• **YOUR GOAL**: Repeat, exactly and completely, the entries shown underneath.

═════ RECORDS SUPPLIED

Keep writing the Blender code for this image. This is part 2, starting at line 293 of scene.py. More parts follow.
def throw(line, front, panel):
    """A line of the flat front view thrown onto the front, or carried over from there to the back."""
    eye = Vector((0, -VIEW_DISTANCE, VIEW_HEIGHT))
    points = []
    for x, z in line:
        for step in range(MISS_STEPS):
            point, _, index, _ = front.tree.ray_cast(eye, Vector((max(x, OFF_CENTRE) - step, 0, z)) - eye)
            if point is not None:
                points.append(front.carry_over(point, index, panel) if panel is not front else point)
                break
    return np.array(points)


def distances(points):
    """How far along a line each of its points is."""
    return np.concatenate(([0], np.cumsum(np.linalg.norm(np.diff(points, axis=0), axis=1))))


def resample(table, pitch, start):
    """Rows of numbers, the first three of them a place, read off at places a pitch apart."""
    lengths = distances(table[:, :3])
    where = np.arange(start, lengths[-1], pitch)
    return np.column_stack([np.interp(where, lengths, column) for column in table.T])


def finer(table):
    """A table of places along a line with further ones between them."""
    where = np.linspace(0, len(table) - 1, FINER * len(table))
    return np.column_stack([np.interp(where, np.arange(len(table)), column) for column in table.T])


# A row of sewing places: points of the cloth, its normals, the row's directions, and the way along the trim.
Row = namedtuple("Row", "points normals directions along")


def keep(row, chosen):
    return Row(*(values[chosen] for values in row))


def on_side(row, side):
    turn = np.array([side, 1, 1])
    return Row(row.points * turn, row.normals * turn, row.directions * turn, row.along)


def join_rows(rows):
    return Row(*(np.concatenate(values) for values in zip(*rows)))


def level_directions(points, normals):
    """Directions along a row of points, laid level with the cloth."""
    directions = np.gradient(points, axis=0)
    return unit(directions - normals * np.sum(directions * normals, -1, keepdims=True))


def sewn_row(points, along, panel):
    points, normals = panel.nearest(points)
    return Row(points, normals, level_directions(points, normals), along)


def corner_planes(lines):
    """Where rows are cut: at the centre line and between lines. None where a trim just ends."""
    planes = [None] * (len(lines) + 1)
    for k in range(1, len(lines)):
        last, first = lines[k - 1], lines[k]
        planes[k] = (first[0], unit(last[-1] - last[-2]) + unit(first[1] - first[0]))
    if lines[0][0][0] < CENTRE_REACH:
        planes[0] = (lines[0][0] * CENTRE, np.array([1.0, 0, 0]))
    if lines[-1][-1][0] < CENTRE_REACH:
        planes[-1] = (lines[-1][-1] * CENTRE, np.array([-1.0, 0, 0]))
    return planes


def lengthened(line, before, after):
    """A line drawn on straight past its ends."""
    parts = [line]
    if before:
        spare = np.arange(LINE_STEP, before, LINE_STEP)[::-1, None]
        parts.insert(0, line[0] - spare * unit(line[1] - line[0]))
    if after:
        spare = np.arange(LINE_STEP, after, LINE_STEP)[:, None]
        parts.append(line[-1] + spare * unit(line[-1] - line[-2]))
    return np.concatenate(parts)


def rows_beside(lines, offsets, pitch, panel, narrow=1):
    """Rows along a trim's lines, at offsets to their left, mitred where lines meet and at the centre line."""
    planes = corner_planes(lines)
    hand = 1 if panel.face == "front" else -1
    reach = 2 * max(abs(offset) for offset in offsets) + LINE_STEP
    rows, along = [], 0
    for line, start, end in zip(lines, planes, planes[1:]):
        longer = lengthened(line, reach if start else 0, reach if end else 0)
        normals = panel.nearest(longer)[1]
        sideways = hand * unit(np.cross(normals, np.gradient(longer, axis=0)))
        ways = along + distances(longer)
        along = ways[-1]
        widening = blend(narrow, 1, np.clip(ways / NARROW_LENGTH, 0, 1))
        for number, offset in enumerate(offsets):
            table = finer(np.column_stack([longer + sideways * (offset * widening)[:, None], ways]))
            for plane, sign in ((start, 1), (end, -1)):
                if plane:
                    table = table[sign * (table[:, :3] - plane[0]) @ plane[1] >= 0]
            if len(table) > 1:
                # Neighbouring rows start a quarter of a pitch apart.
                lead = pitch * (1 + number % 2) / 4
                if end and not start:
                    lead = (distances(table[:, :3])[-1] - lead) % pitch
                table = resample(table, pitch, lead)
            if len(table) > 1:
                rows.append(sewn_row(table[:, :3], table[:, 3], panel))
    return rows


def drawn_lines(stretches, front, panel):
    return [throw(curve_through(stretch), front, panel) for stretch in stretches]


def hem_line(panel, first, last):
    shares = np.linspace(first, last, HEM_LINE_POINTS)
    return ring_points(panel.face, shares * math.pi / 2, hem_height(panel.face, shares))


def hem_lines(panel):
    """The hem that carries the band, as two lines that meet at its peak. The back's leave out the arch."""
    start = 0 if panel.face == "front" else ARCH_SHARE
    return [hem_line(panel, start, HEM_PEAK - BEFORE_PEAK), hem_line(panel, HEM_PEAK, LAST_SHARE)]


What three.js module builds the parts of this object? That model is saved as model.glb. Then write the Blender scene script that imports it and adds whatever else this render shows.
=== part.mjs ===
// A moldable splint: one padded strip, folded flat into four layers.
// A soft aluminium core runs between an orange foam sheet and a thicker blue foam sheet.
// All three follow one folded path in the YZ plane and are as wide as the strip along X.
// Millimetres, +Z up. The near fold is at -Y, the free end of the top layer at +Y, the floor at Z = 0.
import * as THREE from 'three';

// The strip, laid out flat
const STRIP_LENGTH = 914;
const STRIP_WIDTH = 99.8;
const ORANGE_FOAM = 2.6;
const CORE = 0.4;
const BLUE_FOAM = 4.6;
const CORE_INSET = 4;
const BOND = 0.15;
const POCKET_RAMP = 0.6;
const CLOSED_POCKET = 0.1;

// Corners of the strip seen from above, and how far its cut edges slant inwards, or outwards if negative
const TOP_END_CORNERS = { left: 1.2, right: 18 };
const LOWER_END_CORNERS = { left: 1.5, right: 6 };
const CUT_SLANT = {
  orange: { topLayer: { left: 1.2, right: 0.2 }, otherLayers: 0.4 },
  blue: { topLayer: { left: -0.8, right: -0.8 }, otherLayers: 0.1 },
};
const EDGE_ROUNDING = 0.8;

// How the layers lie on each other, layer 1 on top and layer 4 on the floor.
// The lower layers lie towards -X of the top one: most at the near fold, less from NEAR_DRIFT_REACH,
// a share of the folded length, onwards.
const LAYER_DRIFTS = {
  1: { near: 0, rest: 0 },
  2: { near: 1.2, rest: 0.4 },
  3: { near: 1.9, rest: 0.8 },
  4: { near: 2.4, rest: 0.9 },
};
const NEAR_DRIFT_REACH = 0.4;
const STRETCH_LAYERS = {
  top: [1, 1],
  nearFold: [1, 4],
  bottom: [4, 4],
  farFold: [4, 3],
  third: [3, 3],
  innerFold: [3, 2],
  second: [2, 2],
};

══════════

• **THE RESULT**:
Keep writing the Blender code for this image. This is part 2, starting at line 293 of scene.py. More parts follow.
def throw(line, front, panel):
    """A line of the flat front view thrown onto the front, or carried over from there to the back."""
    eye = Vector((0, -VIEW_DISTANCE, VIEW_HEIGHT))
    points = []
    for x, z in line:
        for step in range(MISS_STEPS):
            point, _, index, _ = front.tree.ray_cast(eye, Vector((max(x, OFF_CENTRE) - step, 0, z)) - eye)
            if point is not None:
                points.append(front.carry_over(point, index, panel) if panel is not front else point)
                break
    return np.array(points)


def distances(points):
    """How far along a line each of its points is."""
    return np.concatenate(([0], np.cumsum(np.linalg.norm(np.diff(points, axis=0), axis=1))))


def resample(table, pitch, start):
    """Rows of numbers, the first three of them a place, read off at places a pitch apart."""
    lengths = distances(table[:, :3])
    where = np.arange(start, lengths[-1], pitch)
    return np.column_stack([np.interp(where, lengths, column) for column in table.T])


def finer(table):
    """A table of places along a line with further ones between them."""
    where = np.linspace(0, len(table) - 1, FINER * len(table))
    return np.column_stack([np.interp(where, np.arange(len(table)), column) for column in table.T])


# A row of sewing places: points of the cloth, its normals, the row's directions, and the way along the trim.
Row = namedtuple("Row", "points normals directions along")


def keep(row, chosen):
    return Row(*(values[chosen] for values in row))


def on_side(row, side):
    turn = np.array([side, 1, 1])
    return Row(row.points * turn, row.normals * turn, row.directions * turn, row.along)


def join_rows(rows):
    return Row(*(np.concatenate(values) for values in zip(*rows)))


def level_directions(points, normals):
    """Directions along a row of points, laid level with the cloth."""
    directions = np.gradient(points, axis=0)
    return unit(directions - normals * np.sum(directions * normals, -1, keepdims=True))


def sewn_row(points, along, panel):
    points, normals = panel.nearest(points)
    return Row(points, normals, level_directions(points, normals), along)


def corner_planes(lines):
    """Where rows are cut: at the centre line and between lines. None where a trim just ends."""
    planes = [None] * (len(lines) + 1)
    for k in range(1, len(lines)):
        last, first = lines[k - 1], lines[k]
        planes[k] = (first[0], unit(last[-1] - last[-2]) + unit(first[1] - first[0]))
    if lines[0][0][0] < CENTRE_REACH:
        planes[0] = (lines[0][0] * CENTRE, np.array([1.0, 0, 0]))
    if lines[-1][-1][0] < CENTRE_REACH:
        planes[-1] = (lines[-1][-1] * CENTRE, np.array([-1.0, 0, 0]))
    return planes


def lengthened(line, before, after):
    """A line drawn on straight past its ends."""
    parts = [line]
    if before:
        spare = np.arange(LINE_STEP, before, LINE_STEP)[::-1, None]
        parts.insert(0, line[0] - spare * unit(line[1] - line[0]))
    if after:
        spare = np.arange(LINE_STEP, after, LINE_STEP)[:, None]
        parts.append(line[-1] + spare * unit(line[-1] - line[-2]))
    return np.concatenate(parts)


def rows_beside(lines, offsets, pitch, panel, narrow=1):
    """Rows along a trim's lines, at offsets to their left, mitred where lines meet and at the centre line."""
    planes = corner_planes(lines)
    hand = 1 if panel.face == "front" else -1
    reach = 2 * max(abs(offset) for offset in offsets) + LINE_STEP
    rows, along = [], 0
    for line, start, end in zip(lines, planes, planes[1:]):
        longer = lengthened(line, reach if start else 0, reach if end else 0)
        normals = panel.nearest(longer)[1]
        sideways = hand * unit(np.cross(normals, np.gradient(longer, axis=0)))
        ways = along + distances(longer)
        along = ways[-1]
        widening = blend(narrow, 1, np.clip(ways / NARROW_LENGTH, 0, 1))
        for number, offset in enumerate(offsets):
            table = finer(np.column_stack([longer + sideways * (offset * widening)[:, None], ways]))
            for plane, sign in ((start, 1), (end, -1)):
                if plane:
                    table = table[sign * (table[:, :3] - plane[0]) @ plane[1] >= 0]
            if len(table) > 1:
                # Neighbouring rows start a quarter of a pitch apart.
                lead = pitch * (1 + number % 2) / 4
                if end and not start:
                    lead = (distances(table[:, :3])[-1] - lead) % pitch
                table = resample(table, pitch, lead)
            if len(table) > 1:
                rows.append(sewn_row(table[:, :3], table[:, 3], panel))
    return rows


def drawn_lines(stretches, front, panel):
    return [throw(curve_through(stretch), front, panel) for stretch in stretches]


def hem_line(panel, first, last):
    shares = np.linspace(first, last, HEM_LINE_POINTS)
    return ring_points(panel.face, shares * math.pi / 2, hem_height(panel.face, shares))


def hem_lines(panel):
    """The hem that carries the band, as two lines that meet at its peak. The back's leave out the arch."""
    start = 0 if panel.face == "front" else ARCH_SHARE
    return [hem_line(panel, start, HEM_PEAK - BEFORE_PEAK), hem_line(panel, HEM_PEAK, LAST_SHARE)]


What three.js module builds the parts of this object? That model is saved as model.glb. Then write the Blender scene script that imports it and adds whatever else this render shows.
=== part.mjs ===
// A moldable splint: one padded strip, folded flat into four layers.
// A soft aluminium core runs between an orange foam sheet and a thicker blue foam sheet.
// All three follow one folded path in the YZ plane and are as wide as the strip along X.
// Millimetres, +Z up. The near fold is at -Y, the free end of the top layer at +Y, the floor at Z = 0.
import * as THREE from 'three';

// The strip, laid out flat
const STRIP_LENGTH = 914;
const STRIP_WIDTH = 99.8;
const ORANGE_FOAM = 2.6;
const CORE = 0.4;
const BLUE_FOAM = 4.6;
const CORE_INSET = 4;
const BOND = 0.15;
const POCKET_RAMP = 0.6;
const CLOSED_POCKET = 0.1;

// Corners of the strip seen from above, and how far its cut edges slant inwards, or outwards if negative
const TOP_END_CORNERS = { left: 1.2, right: 18 };
const LOWER_END_CORNERS = { left: 1.5, right: 6 };
const CUT_SLANT = {
  orange: { topLayer: { left: 1.2, right: 0.2 }, otherLayers: 0.4 },
  blue: { topLayer: { left: -0.8, right: -0.8 }, otherLayers: 0.1 },
};
const EDGE_ROUNDING = 0.8;

// How the layers lie on each other, layer 1 on top and layer 4 on the floor.
// The lower layers lie towards -X of the top one: most at the near fold, less from NEAR_DRIFT_REACH,
// a share of the folded length, onwards.
const LAYER_DRIFTS = {
  1: { near: 0, rest: 0 },
  2: { near: 1.2, rest: 0.4 },
  3: { near: 1.9, rest: 0.8 },
  4: { near: 2.4, rest: 0.9 },
};
const NEAR_DRIFT_REACH = 0.4;
const STRETCH_LAYERS = {
  top: [1, 1],
  nearFold: [1, 4],
  bottom: [4, 4],
  farFold: [4, 3],
  third: [3, 3],
  innerFold: [3, 2],
  second: [2, 2],
};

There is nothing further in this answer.